-- START OF GIVEN INFORMATION --
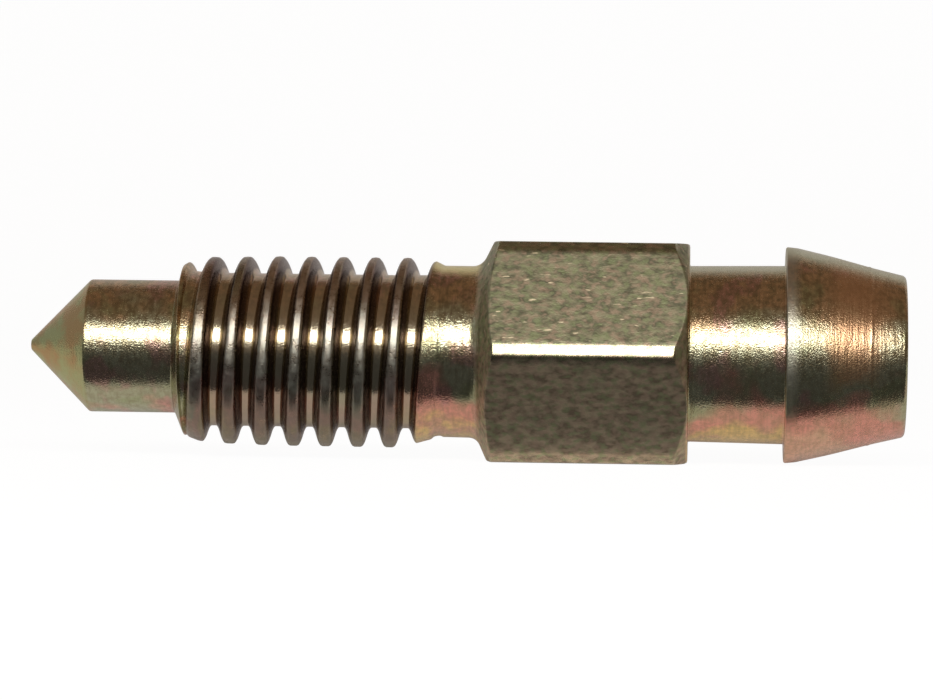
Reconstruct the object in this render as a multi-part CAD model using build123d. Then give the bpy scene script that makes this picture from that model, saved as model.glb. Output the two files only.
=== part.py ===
from build123d import *
import os
from math import atan, cos, degrees, radians, tan

# Millimetres and degrees. The axis of the screw lies along X, with the sealing cone towards -X and the
# nipple towards +X. Every place is measured along X from the start of the thread.

# Sealing cone and the plain pilot that carries it
seat_angle = 91.0
seat_tip_diameter = 0.30
pilot_diameter = 4.13
pilot_length = 2.54

# Rolled thread, coarse six millimetre, with the lean of a left-hand one
thread_diameter = 5.94
thread_pitch = 1.0
flank_angle = 60.0
crest_width = 0.20
root_width = 0.126
thread_start = 0.345
full_crest_end = 7.45
groove_overrun = 0.895
groove_fade_turns = 0.5
groove_fade_margin = 0.09
cutter_share_of_crest = 0.8

# Run-in and run-out of the blank that the thread is rolled on
lead_shoulder_length = 0.36
lead_taper_length = 0.74
lead_step = 0.27
runout_length = 1.05
neck_length = 0.78
neck_step = 0.30

# Hexagon
across_flats = 6.82
hex_corner_diameter = 7.64
hex_length = 6.85
neck_fillet = 0.42
underside_angle = 24.0
top_chamfer_angle = 43.0
top_chamfer_inset = 0.05

# Barbed nipple that the bleed hose is pushed over
nipple_neck_diameter = 5.46
nipple_neck_flare = 0.08
nipple_neck_length = 2.97
barb_diameter = 6.71
barb_land = 0.36
barb_land_drop = 0.06
barb_length = 3.725
nose_diameter = 5.05
edge_break = 0.10

# Fluid passage
bore_diameter = 2.0
bore_mouth_chamfer = 0.25
drill_point_angle = 118.0
bore_overrun = 0.10
cross_hole_diameter = 1.5
cut_clearance = 0.5

# Places and depths that follow from the sizes above
cone_length = (pilot_diameter - seat_tip_diameter) / 2 / tan(radians(seat_angle / 2))
tip = -pilot_length - cone_length
cross_hole_place = -pilot_length / 2
lead_taper_end = lead_shoulder_length + lead_taper_length
neck_start = full_crest_end + runout_length
hex_underside = neck_start + neck_length
hex_end = hex_underside + hex_length
barb_start = hex_end + nipple_neck_length
nose_end = barb_start + barb_length
thread_depth = (thread_pitch - crest_width - root_width) / 2 / tan(radians(flank_angle / 2))
root_radius = thread_diameter / 2 - thread_depth


def lathe(outline):
    """Turn a closed outline of places along X and radii along Y about the axis, with its seam at -Z."""
    return Rot(-90, 0, 0) * revolve(make_face(outline), axis=Axis.X)


def outer_form():
    """The turned blank from tip to nose. Its round collar leaves the hexagon's corners blunt."""
    pilot = pilot_diameter / 2
    crest = thread_diameter / 2
    neck = crest - neck_step
    front = Polyline(
        (tip, 0),
        (tip, seat_tip_diameter / 2),
        (-pilot_length, pilot),
        (0, pilot),
        (lead_shoulder_length, crest - lead_step),
        (lead_taper_end, crest),
        (full_crest_end, crest),
        (neck_start, neck),
        (hex_underside, neck),
    )
    fillet_sweep = 90 - underside_angle
    blend = CenterArc((hex_underside, neck + neck_fillet), neck_fillet, -90, fillet_sweep)
    collar = hex_corner_diameter / 2
    underside = blend @ 1
    under_rise = (collar - underside.Y) * tan(radians(underside_angle))
    top_circle = across_flats / 2 - top_chamfer_inset
    top_fall = (collar - top_circle) * tan(radians(top_chamfer_angle))
    nipple_root = nipple_neck_diameter / 2
    nipple_far = (nipple_neck_diameter + nipple_neck_flare) / 2
    barb = barb_diameter / 2
    nose = nose_diameter / 2
    back = Polyline(
        underside,
        (underside.X + under_rise, collar),
        (hex_end - top_fall, collar),
        (hex_end, top_circle),
        (hex_end, nipple_root),
        (barb_start, nipple_far),
        (barb_start, barb - edge_break),
        (barb_start + edge_break, barb),
        (barb_start + barb_land, barb - barb_land_drop / 2),
        (nose_end - edge_break, nose),
        (nose_end, nose - edge_break),
        (nose_end, 0),
        (tip, 0),
    )
    return lathe(front + blend + back)


def hexagon_waste():
    """All that the collar has outside the hexagon. A corner points to -Y and flats face up and down."""
    section = RegularPolygon(across_flats / 2, 6, major_radius=False)
    waste = Plane.YZ.offset(hex_underside) * (Circle(across_flats) - section)
    return extrude(waste, hex_length + cut_clearance)


def helix_leg(after, turns, first_radius, last_radius):
    """A left-hand stretch of helix about Z, some turns after its start, its radius changing evenly."""
    length = turns * thread_pitch
    slope = atan((last_radius - first_radius) / length)
    leg = Helix(
        pitch=thread_pitch / cos(slope),
        height=length,
        radius=first_radius,
        center=(0, 0, after * thread_pitch),
        cone_angle=degrees(slope),
        lefthand=True,
    )
    return leg.rotate(Axis.Z, -360 * after)


def groove_cutter(path):
    """The groove's section at full depth, swept along a path about Z that starts over +X."""
    flank = tan(radians(flank_angle / 2))
    foot = root_width / 2
    reach = thread_depth + cutter_share_of_crest * crest_width / 2 / flank
    mouth = foot + reach * flank
    section = make_face(Polyline(
        (root_radius, 0, -foot),
        (root_radius, 0, foot),
        (root_radius + reach, 0, mouth),
        (root_radius + reach, 0, -mouth),
        close=True,
    )).face()
    if section.normal_at().Y < 0:
        section = -section
    return sweep(section, path=path, is_frenet=True)


def thread_groove():
    """Cutters for the helical groove, about a turn each. The last rises out, and turned over it leads in."""
    groove_length = full_crest_end + groove_overrun - thread_start
    middle_turns = round(groove_length / thread_pitch - 2 * groove_fade_turns) - 2
    raised = thread_diameter / 2 - min(lead_step, neck_step) + groove_fade_margin
    full_leg = helix_leg(0, 1, root_radius, root_radius)
    rising_leg = helix_leg(1, groove_fade_turns, root_radius, raised)
    one_turn = groove_cutter(full_leg)
    rising = groove_cutter(Wire([full_leg, rising_leg]))
    cutters = [Rot(180, 0, 0) * rising]
    for turn in range(middle_turns):
        cutters.append(Pos(0, 0, turn * thread_pitch) * one_turn)
    cutters.append(Pos(0, 0, middle_turns * thread_pitch) * rising)
    middle_start = thread_start + (groove_fade_turns + 1) * thread_pitch
    place = Pos(middle_start, 0, 0) * Rot(-360 * groove_fade_turns, 0, 0) * Rot(0, 90, 0)
    return [place * cutter for cutter in cutters]


def fluid_passage():
    """The blind bore from the nose, its drill point, and the hole that meets it from the back."""
    bore = bore_diameter / 2
    bore_end = cross_hole_place - cross_hole_diameter / 2 - bore_overrun
    point = bore / tan(radians(drill_point_angle / 2))
    long_bore = lathe(Polyline(
        (bore_end - point, 0),
        (bore_end, bore),
        (nose_end - bore_mouth_chamfer, bore),
        (nose_end, bore + bore_mouth_chamfer),
        (nose_end + cut_clearance, bore + bore_mouth_chamfer),
        (nose_end + cut_clearance, 0),
        close=True,
    ))
    reach = pilot_diameter / 2 + cut_clearance
    side = Plane.XZ * Pos(cross_hole_place, 0) * Circle(cross_hole_diameter / 2)
    side_hole = extrude(side, -reach)
    return long_bore + side_hole


bleeder_screw = outer_form() - hexagon_waste() - thread_groove() - fluid_passage()
os.makedirs("parts", exist_ok=True)
export_step(bleeder_screw, "parts/bleeder_screw.step")
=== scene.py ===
import bmesh
import bpy
import numpy as np
from mathutils import Matrix


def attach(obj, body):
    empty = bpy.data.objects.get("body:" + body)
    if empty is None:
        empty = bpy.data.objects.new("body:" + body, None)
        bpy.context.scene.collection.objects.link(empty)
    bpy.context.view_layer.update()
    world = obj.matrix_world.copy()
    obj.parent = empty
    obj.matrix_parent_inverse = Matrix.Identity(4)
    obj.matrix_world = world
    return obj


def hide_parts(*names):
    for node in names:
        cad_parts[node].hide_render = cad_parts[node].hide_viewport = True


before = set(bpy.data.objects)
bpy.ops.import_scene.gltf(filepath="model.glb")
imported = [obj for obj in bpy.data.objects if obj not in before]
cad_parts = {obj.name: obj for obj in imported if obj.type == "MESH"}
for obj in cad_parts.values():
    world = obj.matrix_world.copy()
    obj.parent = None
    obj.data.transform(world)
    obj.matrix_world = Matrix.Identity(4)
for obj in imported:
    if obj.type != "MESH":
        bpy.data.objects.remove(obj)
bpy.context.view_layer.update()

# The camera stands almost level with the screw and a little to the nipple's side, with a long lens.
# It is rolled slightly, so that the nipple's end of the screw comes out lower in the picture.
picture_width = 933
focal_pixels = 4750.0
sensor_width = 36.0
nearest_seen = 0.005
camera_distance = 0.148
azimuth, elevation, roll = np.radians((2.9, 0.6, 0.78))
target = np.array((0.00921, 0.0, 0.000020))
back = np.array((
    np.sin(azimuth) * np.cos(elevation),
    -np.cos(azimuth) * np.cos(elevation),
    np.sin(elevation),
))
level = np.cross(-back, (0.0, 0.0, 1.0))
level /= np.linalg.norm(level)
upright = np.cross(level, -back)
across = np.cos(roll) * level + np.sin(roll) * upright
up = -np.sin(roll) * level + np.cos(roll) * upright
camera = bpy.data.objects.new("camera", bpy.data.cameras.new("camera"))
bpy.context.collection.objects.link(camera)
camera.data.sensor_width = sensor_width
camera.data.lens = focal_pixels * sensor_width / picture_width
camera.data.clip_start = nearest_seen
camera_place = target + back * camera_distance
camera_turn = Matrix(np.column_stack((across, up, back)).tolist())
camera.matrix_world = Matrix.Translation(camera_place.tolist()) @ camera_turn.to_4x4()
bpy.context.scene.camera = camera
bpy.context.scene.view_settings.view_transform = "Standard"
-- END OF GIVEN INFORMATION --
TASK DESCRIPTION
Will you return exactly the lines above from the one with "bleeder_screw = outer_form()" down to the one with "before = set(bpy.data.objects)", counting both as part of the range?

SOLVED PROBLEM
bleeder_screw = outer_form() - hexagon_waste() - thread_groove() - fluid_passage()
os.makedirs("parts", exist_ok=True)
export_step(bleeder_screw, "parts/bleeder_screw.step")
=== scene.py ===
import bmesh
import bpy
import numpy as np
from mathutils import Matrix


def attach(obj, body):
    empty = bpy.data.objects.get("body:" + body)
    if empty is None:
        empty = bpy.data.objects.new("body:" + body, None)
        bpy.context.scene.collection.objects.link(empty)
    bpy.context.view_layer.update()
    world = obj.matrix_world.copy()
    obj.parent = empty
    obj.matrix_parent_inverse = Matrix.Identity(4)
    obj.matrix_world = world
    return obj


def hide_parts(*names):
    for node in names:
        cad_parts[node].hide_render = cad_parts[node].hide_viewport = True


before = set(bpy.data.objects)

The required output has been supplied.